First of all, our computers are always on. Those kernels don’t compile themselves, three times a day. Secondarily we could, at least, turn our machines on without having to install a dozen of updates before having to reboot again.
I knew there had to be a different reason for global warming. Linux users don’t turn off their computers, thats why!
If systems that run Linux were to power down, that’s it for almost all of the internet.
Sure, if you mean global data centers ;)
If people could just be kind and turn off the server when they leave.
If you close a tab, get a prompt; “it looks like you’re leaving this website, would you like to power down the server(s)?”
And all websites use wake-on-lan over the internet so the first person every day just starts the server and the last one turns off the lights!
That’s kinda how serverless works. You rent cpu time from a bigger cloud vendor and only spin up your servers when there is traffic.
My Ubuntu server has about 3 years of uptime right now, I don’t get this mémé
Have you livepatched the kernel though?
Ubuntu doesn’t count.

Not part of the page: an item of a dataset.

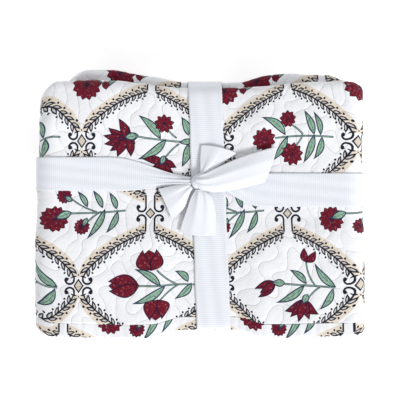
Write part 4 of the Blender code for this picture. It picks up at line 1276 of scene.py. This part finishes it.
def smooth_rows(table, count):
    """The table's rows with count stops, by a cubic through them with slopes from neighbours."""
    slope = np.gradient(table, axis=0)
    t = np.linspace(0.0, len(table) - 1.0, count)
    k = np.minimum(t.astype(int), len(table) - 2)
    f = (t - k)[:, None]
    return (
        table[k] * (1 + 2 * f) * (1 - f) ** 2
        + slope[k] * f * (1 - f) ** 2
        + table[k + 1] * f**2 * (3 - 2 * f)
        + slope[k + 1] * f**2 * (f - 1)
    )


def build_tail(name):
    """Arched cross-rows: lift + arch * 4 s (1 - s) + folds * cos(2 pi n s + p), s across."""
    rows, columns = 56, 33
    table = dict(zip(TAIL_COLUMNS, smooth_rows(np.array(TAILS[name]), rows).T[..., None]))
    left = np.concatenate([table["left_x"], table["left_y"]], axis=1)
    right = np.concatenate([table["right_x"], table["right_y"]], axis=1)
    s = np.linspace(0.0, 1.0, columns)
    flat = left[:, None] + (right - left)[:, None] * s[None, :, None]
    heading = np.gradient((left + right) / 2, axis=0)
    heading /= np.linalg.norm(heading, axis=1)[:, None]
    bulge = 4 * s * (1.0 - s)
    flat = flat + heading[:, None] * (table["ahead"] * bulge)[..., None]
    count, phase = TAIL_FOLDS[name]
    out = np.linspace(0.0, 1.0, rows)[:, None]
    folds = FOLD_HEIGHT * np.exp(-out * 1.6) * np.cos(2 * np.pi * count * s + phase)
    folds = folds * np.minimum(1, out * 8)
    fine = FINE_FOLD_HEIGHT * np.exp(-out * 3.0) * np.cos(2 * np.pi * 5.3 * s + phase)
    z = face_height(flat[..., 0], flat[..., 1]) + table["lift"]
    z = z + table["arch"] * bulge + folds + fine
    grid = np.concatenate([flat, z[..., None]], axis=2)
    length_at = walk_lengths(grid[:, columns // 2])
    width_at = np.broadcast_to((s - 0.5) * 0.055, (rows, columns))
    piece = name.replace("tail", "sash_end")
    made = ribbon(piece, grid, length_at, width_at, material=end_material)
    return made, length_at[-1]


tails = {name: build_tail(name) for name in TAILS}
print(len(tails), "free ends are made")

# %% Build the knot's wrap
KNOT_HALF_LENGTH = 0.0115
KNOT_HALF_WIDTH = 0.0086
KNOT_HALF_HEIGHT = 0.0061
KNOT_MIDDLE_UP = 0.00625
KNOT_TURN = 0.35


def build_knot():
    """A rounded bar: |cos a|^0.85 along it, and sin(a)^0.75 times 1 + pleats round it."""
    bottom = float(face_height(np.array(KNOT_X), np.array(KNOT_Y))) + SASH_THICKNESS + 2 * PIECE_GAP
    around = np.linspace(0.0, 2 * np.pi, 64, endpoint=False)[None, :]
    along = np.linspace(0.0, np.pi, 41)[1:-1, None]
    pleat = 1.0 + 0.035 * np.cos(9 * around + 0.6) * np.sin(along) + 0.02 * np.cos(4 * around)
    x = KNOT_HALF_LENGTH * np.sign(np.cos(along)) * np.abs(np.cos(along)) ** 0.85
    radius = np.sin(along) ** 0.75 * pleat
    y = KNOT_HALF_WIDTH * radius * np.cos(around)
    z = KNOT_HALF_HEIGHT * radius * np.sign(np.sin(around)) * np.abs(np.sin(around)) ** 0.9
    places = np.stack(
        [
            KNOT_X + x * math.cos(KNOT_TURN) - y * math.sin(KNOT_TURN),
            KNOT_Y + x * math.sin(KNOT_TURN) + y * math.cos(KNOT_TURN),
            bottom + KNOT_MIDDLE_UP + z,
        ],
        axis=-1,
    )
    rows, columns = places.shape[:2]
    faces = grid_faces(rows, columns, closed_columns=True).tolist()
    ends = np.array([places[0].mean(axis=0), places[-1].mean(axis=0)])
    top, tail = rows * columns, rows * columns + 1
    last = (rows - 1) * columns
    faces += [(top, k, (k + 1) % columns) for k in range(columns)]
    faces += [(last + (k + 1) % columns, last + k, tail) for k in range(columns)]
    u, v = np.broadcast_arrays(0.008 * around, 0.02 * along / np.pi)
    uv = np.stack([np.append(u, [0.0, 0.0]), np.append(v, [0.0, 0.02])], axis=1)
    places = np.vstack([places.reshape(-1, 3), ends])
    return mesh_object("sash_knot", places, faces, uv, [sash_material])


knot = build_knot()
print("the knot has", len(knot.data.polygons), "faces")

# %% [markdown]
# ## Which part each piece stands for
# Every piece moves with the one body and takes the place of its plain solid. The table also lists
# what kind of cloth each is, and the free ends print how much ribbon they were cut from.

# %% Tie the pieces to the part
STANDS_FOR = {
    quilt: ("quilt", "printed_cotton"),
    binding_outer: ("binding_outer", "binding_cotton"),
    binding_inner: ("binding_inner", "binding_cotton"),
    long_band: ("band_long", "ribbed_sash"),
    cross_band: ("band_cross", "ribbed_sash"),
    knot: ("knot", "ribbed_sash"),
}
for name, (made, _) in tails.items():
    STANDS_FOR[made] = (name, "ribbed_sash")
for made, (node, slot) in STANDS_FOR.items():
    made.data.transform(Matrix.Translation((0.0, -MIDDLE_Y, 0.0)))
    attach(made, "root")
    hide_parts(node)
for name, (made, length) in tails.items():
    print(name, "is cut from", round(length * 1000), "mm of ribbon")

# %% [markdown]
# ## Floor, camera and light
# The bundle lies on a plain pale floor and is seen from straight above. Soft light falls
# from above and from the near right, so the sash's edges cast short soft shadows to the upper left.

# %% Stage, camera and lights
VIEW_WIDTH = 0.494
VIEW_MIDDLE_Y = 0.0062
VIEW_HEIGHT = 0.095


def studio_floor():
    """A plain pale floor, six metres square, that glows a little so that it stays white."""
    bpy.ops.mesh.primitive_plane_add(size=6.0, location=(0.0, 0.0, 0.0))
    floor = bpy.context.object
    floor.name = "floor"
    paint = bpy.data.materials.new("pale_floor")
    paint.use_nodes = True
    shader = paint.node_tree.nodes["Principled BSDF"]
    shader.inputs["Base Color"].default_value = (0.96, 0.96, 0.96, 1.0)
    shader.inputs["Roughness"].default_value = 0.9
    shader.inputs["Emission Color"].default_value = (1.0, 1.0, 1.0, 1.0)
    shader.inputs["Emission Strength"].default_value = 0.45
    floor.data.materials.append(paint)


def daylight(towards, strength, softness):
    """A sun lamp shining along the direction towards, its disc softness radians wide."""
    lamp = bpy.data.lights.new("window light", "SUN")
    lamp.energy = strength
    lamp.angle = softness
    made = bpy.data.objects.new("window light", lamp)
    bpy.context.scene.collection.objects.link(made)
    made.rotation_euler = Vector(towards).to_track_quat("-Z", "Y").to_euler()


studio_floor()
daylight((-1.0, 1.05, -1.15), 2.20, 0.30)
bpy.context.scene.view_settings.view_transform = "Standard"
world = bpy.data.worlds.new("studio")
world.use_nodes = True
world.node_tree.nodes["Background"].inputs["Color"].default_value = (1.0, 1.0, 1.0, 1.0)
world.node_tree.nodes["Background"].inputs["Strength"].default_value = 0.60
bpy.context.scene.world = world

camera = bpy.data.cameras.new("camera")
camera.lens = 85.0
camera.sensor_width = 36.0
camera_object = bpy.data.objects.new("camera", camera)
bpy.context.scene.collection.objects.link(camera_object)
DISTANCE = VIEW_WIDTH * camera.lens / camera.sensor_width
camera_object.location = (0.0, VIEW_MIDDLE_Y - MIDDLE_Y, VIEW_HEIGHT + DISTANCE)
bpy.context.scene.camera = camera_object
print("the camera looks straight down from", round(VIEW_HEIGHT + DISTANCE, 2), "m")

It’s not a real Linux.
Do you use arch by the way?
No, heretic. I’m more the orthodox kind of defender of the faith.
Heretic?? Hahahahahahahaha!!!
Orthodox… I’m guessing vanilla Debian or Gentoo.

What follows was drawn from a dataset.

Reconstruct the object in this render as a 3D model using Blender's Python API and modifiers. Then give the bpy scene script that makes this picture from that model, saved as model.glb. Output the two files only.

Right. Debian is the Roman Catholicism among the Linuces.
Does that make Ubuntu protestant?
TempleOS, I presume?
Good one. I didn’t even know there was such a thing.
Hmm I’m out of guesses then xD
ITT: linux users overthinking an anti-meme
Not so much nowadays, but we remember!
You guys dont turn off your laptops? Isn’t it bad for the pc? Oh my soul is too old lol
What you guys do instead?Gotta keep that uptime, leave it on
Walk into an average mega corp office that is full of windows desktops, after everyone has left. Every pc is still on.
On like, suspend or hibernate?
I am afraid to put my lap on suspend overnight. Hibernate is actually usefull if you have hectic works on standby and have to shutdownJust regular suspend.
We mandate that ours are left on for orchestration and maintenance purposes.
That’s how I turn mine off too.
I relate to this about 20 years or more ago.